In the drill, Pais would charge the first attacker, who came towards him head on. After that attacker passed to his teammate, who was waiting near the goalpost just to the left, Pais would then have to scramble back to defend an essentially-empty net beind him.
“I was supposed to be showing these kids how to defend this type of attack, but I got scored on every time,” Pais said. “So finally, I just decided, ‘you know, I have to just lay it all out there and dive all-out for this thing.’
“Next thing you know, there’s a pole in my face.”
Pais dove straight into the goalpost. Three days before preseason practices began, the Billiken goalkeeper was bleeding and broken, unsure about where his season would go.
“They designed the facemask for me, and I was back on the field again within a few weeks,” Pais said. He has worn the mask all season. Craft’s shot tested its durability.
On the line
Pais’s block literally saved the season. Six minutes into overtime, if that shot went in, it would have rocketed UMass to a victory and sent SLU packing. Instead, the game ended in a 2-2 tie, and SLU earned the final point needed to secure the fifth spot out of six in this weekend’s Atlantic 10 tournament.
But Pais will say that he was not the only hero of Sunday’s win. After dropping into a hole late, the Bills found themselves down 2-0 with only 20 minutes to play.
In the 74th minute, sophomore Alex Sweetin played a cross into the box for junior Alex Johnston, who flicked it in with his head to cut the deficit in half.
Just six minutes later, freshman Sito Sasieta got his head on one as well, scoring his first goal of the season off a Mike Roach assist.
Sasieta’s first career goal could not have been timelier. It tied the game at 2 and ultimately clinched the playoff spot for SLU.
“I’m very proud of the guys,” head coach Mike McGinty said after the game. “It is a testament to how they have played all year. They battled and stuck together. In the last 20 minutes, when it looked like there was nothing left to play for, they found a way and battled back.”
The Billikens finish the regular season with an 8-6-3 overall record, and a 5-3-1 mark in conference play. They also finished the year on a five game undefeated streak, earning four wins and a tie in their last five matches, all at Robert R. Hermann Stadium.
“We had a really strong ending to the year,” junior Mike Roach said after Sunday’s match.
“We’ve gotten healthy, we’ve gotten on a roll, and we’ve starting producing offensively.”
The Bills netted 11 goals in their last five matches. “That’s pretty good,” McGinty says. “We are playing our best soccer of the year. We are definitely playing better than we did in August, September and October.”
But as freshman Christian Briggs said last week: “It’s how we play in November that counts.”
A-10 tournament looms
SLU now takes their undefeated streak to Charlotte, N.C., for the Atlantic 10 Tournament.

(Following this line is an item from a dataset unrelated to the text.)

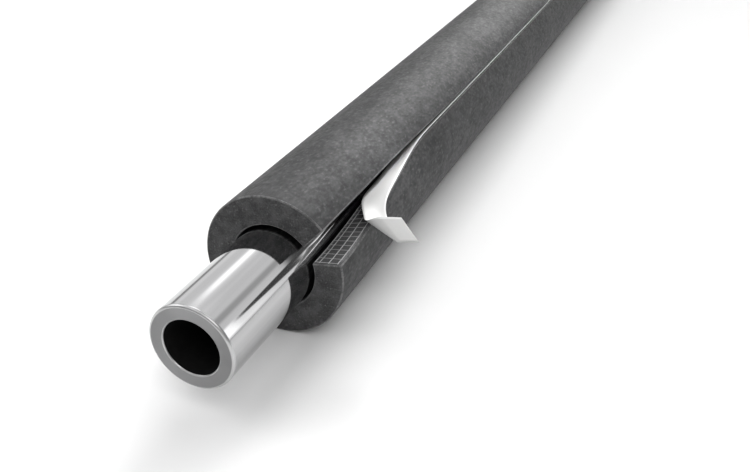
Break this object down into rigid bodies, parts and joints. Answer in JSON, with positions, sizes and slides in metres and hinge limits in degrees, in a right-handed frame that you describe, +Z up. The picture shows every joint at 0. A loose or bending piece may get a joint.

The Billikens enter the weekend seeded fifth and will open with a first round match against 4-seeded St. Bonaventure on Thursday.
The Billikens and the Bonnies met earlier this year, in an overtime match in Olean, N.Y. After a scoreless 90 minutes, SBU’s Nicholas Perillo netted the game winner past SLU keeper Nick Shackelford and dropped the Billikens bellow .500 on the season.
Thursday, the two teams meet almost exactly one month later, this time with tournament implications on the line.
“We are certainly ready to face St. Bonaventure again,” McGinty said. “We have a lot of momentum right now, and the challenge is to take that momentum into the post season.”
“We are playing our best soccer right now, and our team has come together at the right time,” Roach added.
The Billikens are the defending Atlantic 10 Champions.
SLU beat Dayton in the Conference Championship game last year, a victory that earned SLU its record 46th NCAA Tournament appearance. Dayton did not earn a spot in this year’s tournament.
Charlotte is the tournament’s top seed, after posting an 8-1-0 conference record. LaSalle, the No. 2 seed, will also receive a first round bye.
The 3-seed Temple faces 6-seeded Xavier on Thursday, just before the Billikens and Bonnies go head-to-head.
With a win, SLU could draw Charlotte or LaSalle in the second round.
“We do have our goals, but we are taking things one game at a time,” McGinty said. “Our message has been very clear: it all starts with St. Bonaventure.”
And none of it would be possible without Pais’s save.
“We’re coming off our best games of the year,” Pais said. “We’ve got a lot of momentum, we’re feeling confident in how we’re playing, and we know we have what it takes to win games.”
The Bills showed that as the season wound down at Hermann Stadium.
Now, in taking their talents to North Carolina, the Bills set out to defend the crown they earned last year.
What more could you ask from such a storied and historic program?